I’ve witnessed extreme acts of violence in Haiti. But I’ve also encountered the most decent people I’ve ever met. I’ve seen a busload of people work together to help a woman in labor give birth on the side of a road. I’ve seen entire villages care for children as if they were their collective parents.

Like every other place on Earth, Haiti is of mixed character. It’s a place of extremes.

When I was in high school, we had a program called Alphabetization. High school seniors would volunteer to teach how to read and write to illiterate elders from the community. I participated in it during my senior year and taught many elders to joys of reading and math. Some of them were octogenarians, yet still had the desire to learn.

My favorite one, Rosemarie, was a lady in her 70s. She was hardheaded. But she had more enthusiasm than anyone else in class. One time, it took me an entire week to get her through a paragraph in the assigned textbook. It was hard; I almost lost my patience. But every day her eagerness got me through. Every time I was frustrated, she would say: “Met, map aprann li. Pa lagem.” (Teacher, I will get it. Don’t give up on me.)

I didn’t. We finally got through it. The next week, she cooked diri ak lalo— the best Haitian meal, don’t let anyone tell you otherwise — and brought it for me in class and thanked me profusely. It nearly brought me to tears. She was my Davos Seaworth and I was her Shireen Baratheon. It’s one of my most cherished memories, and I will take the grateful look on her face to the grave with me.

This is the place where I’m from.

I’m not going to give you a history lesson here, but there’s a short apocryphal story that illustrates the pride and sense of righteousness of Haitians. It goes like this: In 1939, when World War II broke out, Haiti, a pioneer of freedom, having led the most successful slave rebellion in the history of the world, joined the Allied forces and declared war on Nazi Germany. When that was reported to Hitler, he picked up a map to look for this presumptuous place he’d never heard of. He couldn’t find it. Suddenly, a fly flew from the map, revealing the small island nation.

We’re a tiny country, but we have the courage of a continent. Yet Mother Nature has tested us. I don’t believe the natural world has a conscience, I think we’re merely geographically unlucky. But sometimes it feels like natural disasters punish us as if we were a nation of reincarnated Nazis.

This is the place where I’m from.

I do a bit on stage sometimes where I say that Trump, in his incompetence, will turn America into a third world country.

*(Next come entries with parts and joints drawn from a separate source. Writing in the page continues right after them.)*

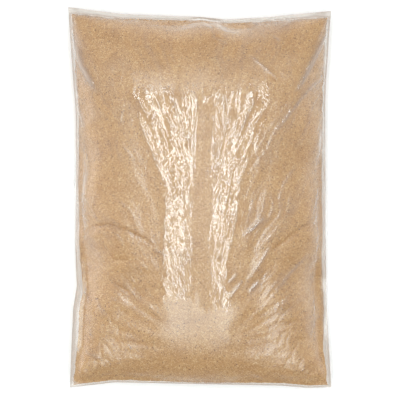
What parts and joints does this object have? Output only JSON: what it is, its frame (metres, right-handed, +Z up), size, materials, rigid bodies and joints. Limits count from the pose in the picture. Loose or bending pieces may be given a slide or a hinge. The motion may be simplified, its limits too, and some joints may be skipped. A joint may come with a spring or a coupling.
{
  "type": "bag of brown sugar",
  "caption": "Clear sealed film pillow bag filled with light brown cane sugar, lying flat with its front face up.",
  "frame": {"origin": "on the surface that the bag lies on, under the middle of the bag's box", "axes": "+X across the bag to the right, +Y along the bag towards its top seal, +Z up out of the front face"},
  "size_m": [0.262, 0.3802, 0.0571],
  "materials": {
    "sugar": "fine dry crystals of light brown cane sugar, seen through clear film",
    "film": "clear glossy polythene film with fine creases"
  },
  "bodies": {
    "root": {"sugar_bag": "sugar"}
  },
  "joints": []
}
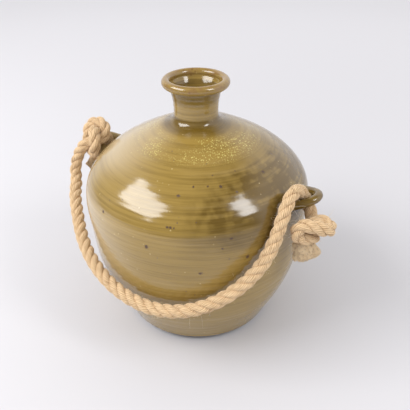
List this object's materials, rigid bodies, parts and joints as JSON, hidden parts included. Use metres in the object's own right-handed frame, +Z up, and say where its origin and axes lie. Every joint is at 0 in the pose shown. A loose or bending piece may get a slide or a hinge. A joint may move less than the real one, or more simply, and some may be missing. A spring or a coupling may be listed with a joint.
{
  "type": "decanter",
  "caption": "Round-bellied glazed stoneware decanter with a short rimmed neck, two coil lugs and a knotted rope handle that hangs across the front.",
  "frame": {"origin": "middle of the base, on the standing surface", "axes": "+Z up along the neck, the lugs on +X and -X, the rope handle hanging across the front on the -Y side"},
  "size_m": [0.279, 0.2222, 0.2426],
  "materials": {
    "glaze": "glossy olive celadon glaze, with a bare foot",
    "rope": "three-strand natural fibre rope"
  },
  "bodies": {
    "vessel": {"vessel_body": "glaze", "lug_left": "glaze", "lug_right": "glaze", "knot_left": "rope", "knot_right": "rope", "rope_tail_left": "rope", "rope_tail_right": "rope"},
    "handle": {"rope_handle": "rope"}
  },
  "joints": [
    {"name": "rope_swing", "type": "hinge", "parent": "vessel", "child": "handle", "pos_m": [-0.01025, -0.02325, 0.16025], "axis": [-0.9988, 0.0401, -0.0275], "range_deg": [0, 135]}
  ]
}
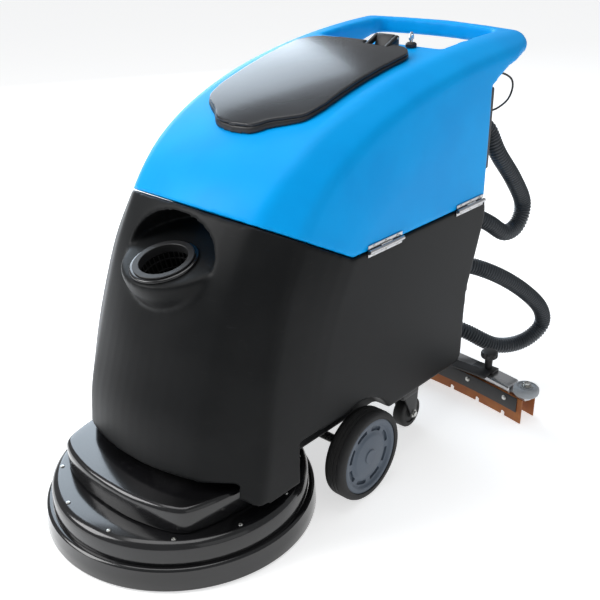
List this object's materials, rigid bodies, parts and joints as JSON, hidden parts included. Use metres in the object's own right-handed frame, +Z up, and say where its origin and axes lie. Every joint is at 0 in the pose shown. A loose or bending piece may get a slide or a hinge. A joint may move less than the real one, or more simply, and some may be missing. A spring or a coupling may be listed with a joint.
{
  "type": "walk-behind floor scrubber",
  "caption": "Walk-behind battery floor scrubber with a round brush deck, tipping recovery tank with a lid and moulded handle, drive wheels, castors and a curved squeegee.",
  "frame": {"origin": "floor level, below the middle of the machine without its free hoses", "axes": "+Z up, -Y towards the front (the brush deck), +X towards the operator's left"},
  "size_m": [0.834, 1.3133, 0.8986],
  "materials": {
    "blue_shell": "rotomoulded bright blue, satin sheen",
    "body_shell": "rotomoulded dark grey-black, fine matte grain",
    "deck_gloss": "glossy black",
    "lid_shell": "glossy dark grey",
    "black_trim": "moulded black",
    "hose": "corrugated dark grey hose",
    "rubber": "matte black rubber",
    "tyre": "solid black tyre",
    "wheel_grey": "blue-grey moulded rim",
    "bumper_grey": "grey soft plastic",
    "blade_rubber": "red-orange blade rubber",
    "bristles": "dark nylon bristles",
    "steel": "brushed stainless steel",
    "painted_steel": "black painted steel",
    "battery_case": "moulded grey case",
    "motor_grey": "grey painted housing",
    "switch_red": "red rocker",
    "gauge": "dark gauge window"
  },
  "bodies": {
    "chassis": {"lower_body": "body_shell", "filler_ring": "deck_gloss", "chassis_frame": "painted_steel", "wheel_axle_left": "steel", "wheel_axle_right": "steel", "battery_left": "battery_case", "battery_right": "battery_case", "vacuum_motor": "motor_grey", "hose_coupler": "black_trim", "lever_bracket": "painted_steel", "hinge_front_body": "steel", "hinge_rear_body": "steel"},
    "tank": {"recovery_tank": "blue_shell", "control_panel": "black_trim", "battery_gauge": "gauge", "tank_outlet": "black_trim", "vacuum_hose": "hose", "panel_cable": "hose", "hinge_front_tank": "steel", "hinge_rear_tank": "steel", "float_cage": "black_trim", "lid_hinge_block": "black_trim", "key_lock": "black_trim"},
    "tank_lid": {"lid": "lid_shell"},
    "strainer": {"filler_strainer": "black_trim"},
    "deck": {"deck_housing": "deck_gloss", "deck_skirt": "deck_gloss", "brush_motor": "motor_grey"},
    "brush": {"brush_hub": "motor_grey", "brush_block": "battery_case", "brush_bristles": "bristles"},
    "pedal": {"lift_pedal": "rubber"},
    "wheel_left": {"tyre_left": "tyre", "rim_left": "wheel_grey"},
    "wheel_right": {"tyre_right": "tyre", "rim_right": "wheel_grey"},
    "castor_left": {"castor_fork_left": "painted_steel"},
    "castor_right": {"castor_fork_right": "painted_steel"},
    "castor_roll_left": {"castor_wheel_left": "rubber"},
    "castor_roll_right": {"castor_wheel_right": "rubber"},
    "squeegee": {"squeegee_arm": "painted_steel", "squeegee_body": "steel", "front_blade": "blade_rubber", "rear_blade": "blade_rubber", "front_strap": "painted_steel", "rear_strap": "painted_steel", "suction_nozzle": "black_trim", "roller_bolt_left": "steel", "roller_bolt_right": "steel", "squeegee_hose": "hose"},
    "clamp_left": {"clamp_knob_left": "black_trim"},
    "clamp_right": {"clamp_knob_right": "black_trim"},
    "bumper_left": {"bumper_roller_left": "bumper_grey"},
    "bumper_right": {"bumper_roller_right": "bumper_grey"},
    "lever": {"squeegee_lever": "black_trim"},
    "key": {"ignition_key": "steel"},
    "brush_rocker": {"brush_switch": "switch_red"},
    "vacuum_rocker": {"vacuum_switch": "black_trim"},
    "water_valve": {"water_knob": "black_trim"}
  },
  "joints": [
    {"name": "tank_tip", "type": "hinge", "parent": "chassis", "child": "tank", "pos_m": [0.2655, 0.1525, 0.5465], "axis": [0, 1, 0], "range_deg": [0, 75], "deforming": ["vacuum_hose"]},
    {"name": "lid_hinge", "type": "hinge", "parent": "tank", "child": "tank_lid", "pos_m": [0.055, 0.2715, 0.886], "axis": [-1, 0, 0], "range_deg": [0, 78]},
    {"name": "strainer_lift", "type": "slide", "parent": "chassis", "child": "strainer", "axis": [0, -0.2756, 0.9613], "range_m": [0, 0.14]},
    {"name": "deck_lift", "type": "slide", "parent": "chassis", "child": "deck", "axis": [0, 0, 1], "range_m": [0, 0.018]},
    {"name": "brush_spin", "type": "hinge", "parent": "deck", "child": "brush", "pos_m": [0, -0.3225, 0.06], "axis": [0, 0, 1], "continuous": true},
    {"name": "pedal_press", "type": "hinge", "parent": "chassis", "child": "pedal", "pos_m": [-0.235, 0.2875, 0.128], "axis": [-1, 0, 0], "range_deg": [0, 20.5]},
    {"name": "squeegee_lift", "type": "hinge", "parent": "chassis", "child": "squeegee", "pos_m": [0, 0.3175, 0.14], "axis": [1, 0, 0], "range_deg": [0, 16], "deforming": ["squeegee_hose"]},
    {"name": "lever_turn", "type": "hinge", "parent": "chassis", "child": "lever", "pos_m": [-0.15, 0.3875, 0.42], "axis": [-1, 0, 0], "range_deg": [0, 48.5]},
    {"name": "wheel_left_spin", "type": "hinge", "parent": "chassis", "child": "wheel_left", "pos_m": [0.268, -0.0565, 0.0994], "axis": [1, 0, 0], "continuous": true},
    {"name": "castor_left_swivel", "type": "hinge", "parent": "chassis", "child": "castor_left", "pos_m": [0.186, 0.1955, 0.1], "axis": [0, 0, 1], "continuous": true},
    {"name": "castor_left_roll", "type": "hinge", "parent": "castor_left", "child": "castor_roll_left", "pos_m": [0.186, 0.2235, 0.0385], "axis": [1, 0, 0], "continuous": true},
    {"name": "clamp_left_turn", "type": "hinge", "parent": "squeegee", "child": "clamp_left", "pos_m": [0.268, 0.45595, 0.1], "axis": [0, 0, 1], "continuous": true},
    {"name": "bumper_left_roll", "type": "hinge", "parent": "squeegee", "child": "bumper_left", "pos_m": [0.386, 0.4328, 0.078], "axis": [0, 0, 1], "continuous": true},
    {"name": "wheel_right_spin", "type": "hinge", "parent": "chassis", "child": "wheel_right", "pos_m": [-0.268, -0.0565, 0.0994], "axis": [1, 0, 0], "continuous": true},
    {"name": "castor_right_swivel", "type": "hinge", "parent": "chassis", "child": "castor_right", "pos_m": [-0.186, 0.1955, 0.1], "axis": [0, 0, 1], "continuous": true},
    {"name": "castor_right_roll", "type": "hinge", "parent": "castor_right", "child": "castor_roll_right", "pos_m": [-0.186, 0.2235, 0.0385], "axis": [1, 0, 0], "continuous": true},
    {"name": "clamp_right_turn", "type": "hinge", "parent": "squeegee", "child": "clamp_right", "pos_m": [-0.268, 0.45595, 0.1], "axis": [0, 0, 1], "continuous": true},
    {"name": "bumper_right_roll", "type": "hinge", "parent": "squeegee", "child": "bumper_right", "pos_m": [-0.386, 0.4328, 0.078], "axis": [0, 0, 1], "continuous": true},
    {"name": "key_turn", "type": "hinge", "parent": "tank", "child": "key", "pos_m": [0.1, 0.2985, 0.88], "axis": [0, 0, 1], "range_deg": [0, 90]},
    {"name": "brush_rocker_tilt", "type": "hinge", "parent": "tank", "child": "brush_rocker", "pos_m": [-0.155, 0.4105, 0.71], "axis": [1, 0, 0], "range_deg": [-8, 8]},
    {"name": "vacuum_rocker_tilt", "type": "hinge", "parent": "tank", "child": "vacuum_rocker", "pos_m": [-0.105, 0.4105, 0.71], "axis": [1, 0, 0], "range_deg": [-8, 8]},
    {"name": "water_valve_turn", "type": "hinge", "parent": "tank", "child": "water_valve", "pos_m": [0.055, 0.4215, 0.7], "axis": [0, 1, 0], "range_deg": [0, 90]}
  ],
  "couplings": [
    {"joint": "pedal_press", "follows": "deck_lift", "rad_per_m": 19.4},
    {"joint": "lever_turn", "follows": "squeegee_lift", "ratio": 3}
  ]
}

And I proceed to describe what it would be like for white people to do their own dirty work. It’s a world where cellphones are made by Kurts and Brocks, and white women are laboring under the sun picking their own pumpkins.

Ninety percent of the time, people get it, laugh at it, and love it. But there’s that 10 percent of the time where I see a sea of white faces brooding at the thought of an impoverished America. Even in jest, they can’t take it.

How do you think Haitians feel? Can you imagine the resilience it takes to live in an actual shithole?

Immigration by nature is about looking for better prospects, seeking what one doesn’t have in his or her own country. That is why I came to the United States.

And yet Haiti, for all its ills, has produced some of the strongest and proudest people on the planet. I’m a college dropout, English is my third language, yet I speak it better than the president of the United States who went to Wharton. Rosemarie, who learned how to read and write in her 70s, has more decency and compassion than the leader of the free world could ever imagine.